How to define a sphere inversion transformation in 3D?
I would like to define a circle inversion like transformation for a sphere?
I saw inversion in higher dimensions on wiki, but it doesn't elaborate much on how to do it.
Let $S$ be a set of $N$ 3D points s.t. $S=\{ \vec{x}_i \}_{i=0} ^ N$ where $\vec{x}_i \in \mathbb{R}^3$.
We assume the origin isn't in $S$.
How to define a 3D inversion with respect to a sphere with radius $R= \max \{ \|\vec{x}_i \|_2 \}$. We assume the origin to be $(0,0,0)$.
Do I need to define a complex mapping using Quaternions? Or is there a simple way to find the "circle" inversion inf 3D?

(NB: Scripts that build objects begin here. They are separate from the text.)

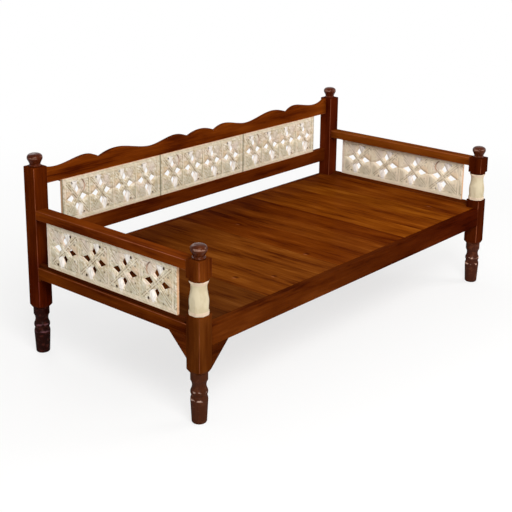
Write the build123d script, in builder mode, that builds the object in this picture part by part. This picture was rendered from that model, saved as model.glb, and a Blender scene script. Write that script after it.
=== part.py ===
# A Persian takht: a planked daybed on four turned posts, with pierced lattice panels in its two
# arms and its back. Millimetres, Z up, X along the length, Y from the open front to the back.
# The origin is on the floor, at the middle of the plan.
import os
from math import cos, radians, sin, sqrt

from build123d import *

os.makedirs("parts", exist_ok=True)

# Overall sizes
overall_length = 2100.0
overall_depth = 1020.0
seat_height = 403.0

# Posts
post_size = 70.0
post_edge_radius = 3.0
post_top_chamfer = 2.0
foot_height = 224.0
front_post_height = 664.0
front_block_height = 75.0
vase_height = 145.0
rear_post_height = 839.0

# Turned foot: radii, and how far each feature lies below the square part of the post
foot_top_radius = 34.3
foot_neck_radius = 28.0
foot_bead_radius = 34.5
foot_groove_radius = 31.0
foot_ring_radius = 34.8
foot_base_radius = 30.0
foot_pommel_height = 14.0
foot_cylinder_drop = 45.0
foot_neck_drop = 69.0
foot_bead_drop = 94.0
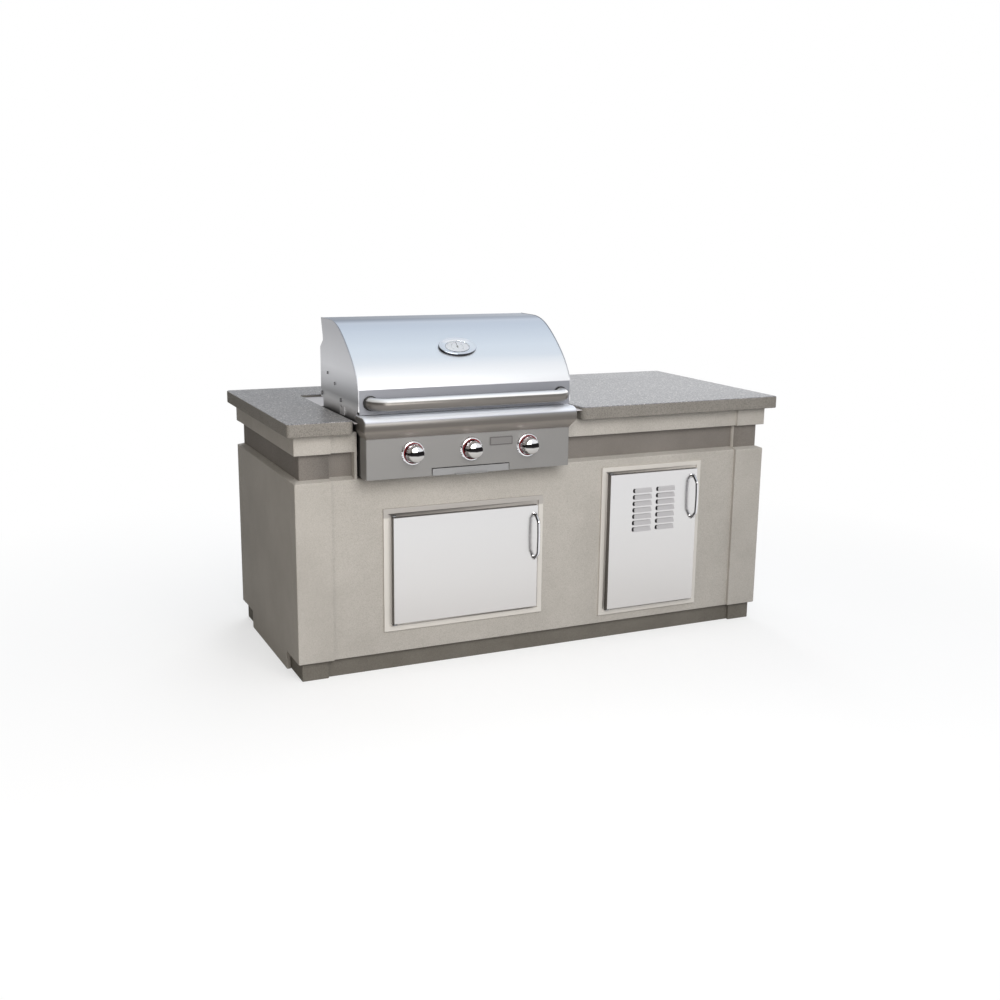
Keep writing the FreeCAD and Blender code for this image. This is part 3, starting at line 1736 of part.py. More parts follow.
doc.recompute()
failed = []
for thing in doc.Objects:
    if {"Invalid", "Error"} & set(thing.State):
        failed.append("%s %s" % (thing.Label, thing.State))
for node in nodes:
    shape = node.Shape
    if shape.isNull() or not shape.isValid() or shape.Volume <= 0:
        failed.append("%s has no valid shape" % node.Label)
if failed:
    raise RuntimeError("; ".join(failed))
os.makedirs("parts", exist_ok=True)
for node in nodes:
    node.Shape.exportStep("parts/%s.step" % node.Label)
    box = node.Shape.BoundBox
    print(
        "%-20s solids %2d  x %.1f..%.1f  y %.1f..%.1f  z %.1f..%.1f"
        % (
            node.Label,
            len(node.Shape.Solids),
            box.XMin,
            box.XMax,
            box.YMin,
            box.YMax,
            box.ZMin,
            box.ZMax,
        )
    )
print(len(nodes), "pieces written")
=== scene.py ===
import bpy, bmesh
import json, math
from mathutils import Matrix, Vector


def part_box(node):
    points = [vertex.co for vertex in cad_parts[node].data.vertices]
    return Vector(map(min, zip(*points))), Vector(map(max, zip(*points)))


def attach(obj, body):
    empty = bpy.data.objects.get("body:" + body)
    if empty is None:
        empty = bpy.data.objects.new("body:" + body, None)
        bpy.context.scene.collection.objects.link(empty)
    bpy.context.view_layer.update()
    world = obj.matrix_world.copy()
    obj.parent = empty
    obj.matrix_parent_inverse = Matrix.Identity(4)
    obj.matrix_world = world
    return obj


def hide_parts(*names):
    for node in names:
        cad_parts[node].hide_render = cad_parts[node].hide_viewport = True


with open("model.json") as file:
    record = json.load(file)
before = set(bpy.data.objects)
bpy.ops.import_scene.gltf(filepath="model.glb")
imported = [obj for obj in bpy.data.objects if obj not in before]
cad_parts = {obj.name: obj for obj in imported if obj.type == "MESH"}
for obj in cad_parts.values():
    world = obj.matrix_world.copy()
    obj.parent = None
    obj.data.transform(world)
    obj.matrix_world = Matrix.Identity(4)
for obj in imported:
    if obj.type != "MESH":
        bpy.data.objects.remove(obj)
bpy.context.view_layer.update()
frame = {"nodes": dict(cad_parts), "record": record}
nodes = frame["nodes"]
bodyOf = {node: body for body, members in frame["record"]["behaviour"]["bodies"].items() for node in members}
print("frame loaded:", len(nodes), "nodes")


# colours are sRGB hex values, written as seen

def linear(hexCode):
    parts = [int(hexCode[i:i + 2], 16) / 255 for i in (1, 3, 5)]
    return tuple(p / 12.92 if p <= 0.04045 else ((p + 0.055) / 1.055) ** 2.4 for p in parts) + (1.0,)


def addNode(tree, kind, settings=None, links=None, stops=()):
    node = tree.nodes.new(kind)
    for name, value in (settings or {}).items():
        if isinstance(name, str) and hasattr(node, name):
            setattr(node, name, value)
        else:
            node.inputs[name].default_value = value
    for name, source in (links or {}).items():
        tree.links.new(source, node.inputs[name])
    if stops:  # a colour ramp's stops: place, and a colour or a plain level
        bands = node.color_ramp.elements
        while len(bands) < len(stops):
            bands.new(0.5)
        for band, (place, colour) in zip(bands, stops):
            band.position = place
            band.color = linear(colour) if isinstance(colour, str) else (colour, colour, colour, 1)
    return node


def newMaterial(name, shader):
    made = bpy.data.materials.new(name)
    made.use_nodes = True
    tree = made.node_tree
    tree.nodes.clear()
    surface = addNode(tree, "ShaderNodeBsdfPrincipled", shader)
    addNode(tree, "ShaderNodeOutputMaterial", None, {"Surface": surface.outputs[0]})
    return made, tree, surface


# cast concrete: a sand-and-cement skin, sprayed in a mould, flat and fine-grained with soft clouds

concreteSkin = {
    "clouds": 4.0,  # clouds of about 250 mm
    "sand": 520.0,  # sand of 2 mm
    "sandShare": 0.35,
    "pitDepth": 0.0006,
    "waveDepth": 0.002,
}


def castConcrete(name, pale, dark, speckle, roughness, grain=1.0):
    made, tree, surface = newMaterial(name, {"Roughness": roughness, "Specular IOR Level": 0.35})
    spot = addNode(tree, "ShaderNodeTexCoord").outputs["Object"]
    clouds = addNode(tree, "ShaderNodeTexNoise",
                     {"Scale": concreteSkin["clouds"], "Detail": 6.0, "Roughness": 0.62}, {"Vector": spot})
    tone = addNode(tree, "ShaderNodeValToRGB", None,
                   {"Fac": clouds.outputs["Fac"]}, [(0.32, dark), (0.68, pale)])
    sand = addNode(tree, "ShaderNodeTexNoise",
                   {"Scale": concreteSkin["sand"] * grain, "Detail": 2.0}, {"Vector": spot})
    sandTone = addNode(tree, "ShaderNodeValToRGB", None,
                       {"Fac": sand.outputs["Fac"]}, [(0.40, speckle), (0.52, "#FFFFFF")])
    mixed = addNode(tree, "ShaderNodeMix",
                    {"data_type": "RGBA", "blend_type": "MULTIPLY", 0: concreteSkin["sandShare"]},
                    {6: tone.outputs[0], 7: sandTone.outputs[0]})
    tree.links.new(mixed.outputs[2], surface.inputs["Base Color"])
    pits = addNode(tree, "ShaderNodeBump", {"Strength": 0.25, "Distance": concreteSkin["pitDepth"]},
                   {"Height": sand.outputs["Fac"]})
    waves = addNode(tree, "ShaderNodeBump", {"Strength": 0.2, "Distance": concreteSkin["waveDepth"]},
                    {"Height": clouds.outputs["Fac"], "Normal": pits.outputs[0]})
    tree.links.new(waves.outputs[0], surface.inputs["Normal"])
    return made


# ground concrete: the top is ground to show dark and pale grit, then sealed, so it has a low sheen

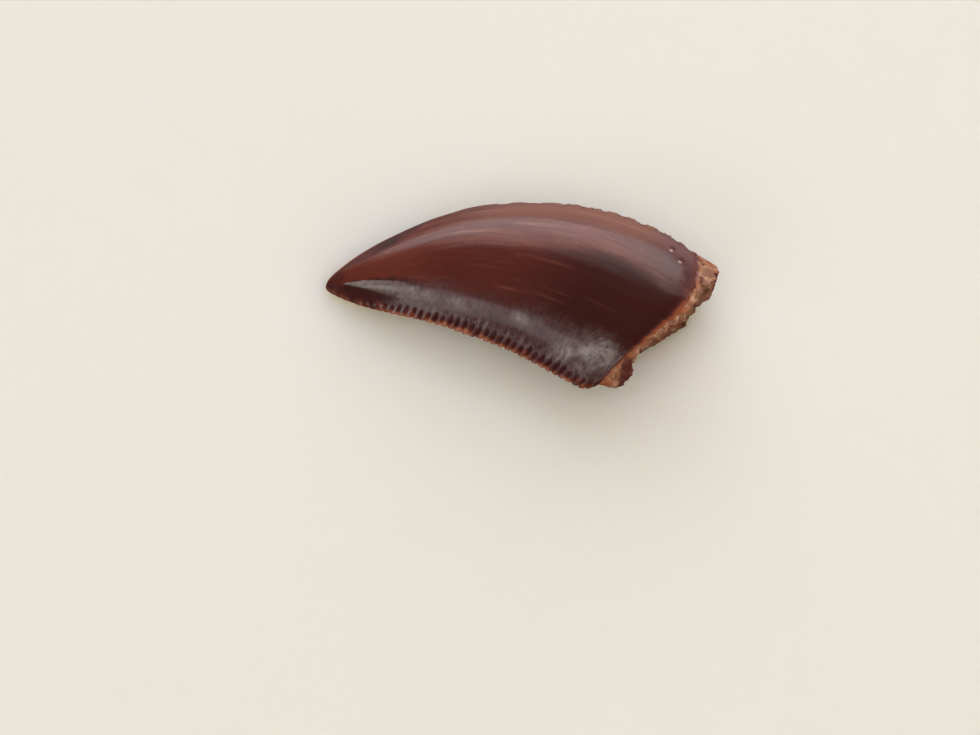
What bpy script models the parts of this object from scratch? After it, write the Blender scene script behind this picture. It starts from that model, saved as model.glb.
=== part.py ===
"""A fossil tooth of an abelisaurid, a meat-eating dinosaur, as one solid.

Run it with: blender --background --python part.py
The tooth lies on its flatter, inner side, as it would on a table. +X runs from the point to the
broken root end, +Y to the curved front edge and -Y to the serrated back edge, and Z is up. The
origin is under the middle of the tooth, on the surface that it lies on.
It is modelled as a loft: a round of points goes from the back edge over the outer face to the
front edge and back under the inner face, and the rounds follow each other from the broken end to
the point. A sphere primitive gives the rounds, and each of its points is moved to its place.
"""

import math

import bmesh
import bpy
import numpy as np
from mathutils import Vector, noise

MM = 0.001  # the sizes below are in millimetres, and the solid is made in metres

# The two edges of the enamel, seen from above, each from the broken end to the point.
FRONT_EDGE = [
    (9.90, 2.06), (8.17, 3.23), (6.48, 4.03), (4.77, 4.61), (2.96, 4.96), (0.80, 5.09),
    (-1.40, 5.03), (-3.20, 4.76), (-5.00, 4.22), (-6.90, 3.46), (-8.50, 2.69),
    (-9.60, 2.00), (-10.25, 1.50), (-10.58, 1.12), (-10.70, 0.76),
]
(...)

From Wikipedia visualization of circle (2D) inversion:
1 Answer
$\begingroup$It’s the same regardless of the number of dimensions. Points that are inverses of each other lie on the same ray that emanates from the center of the sphere, and the product of their distances from the center is equal to the square of the radius. That is, if the radius of the sphere (centered on the origin) is $r$ then the inversion of a point $\mathbf x$ is ${r^2\over\|\mathbf x\|^2}\mathbf x$.
$\endgroup$ 3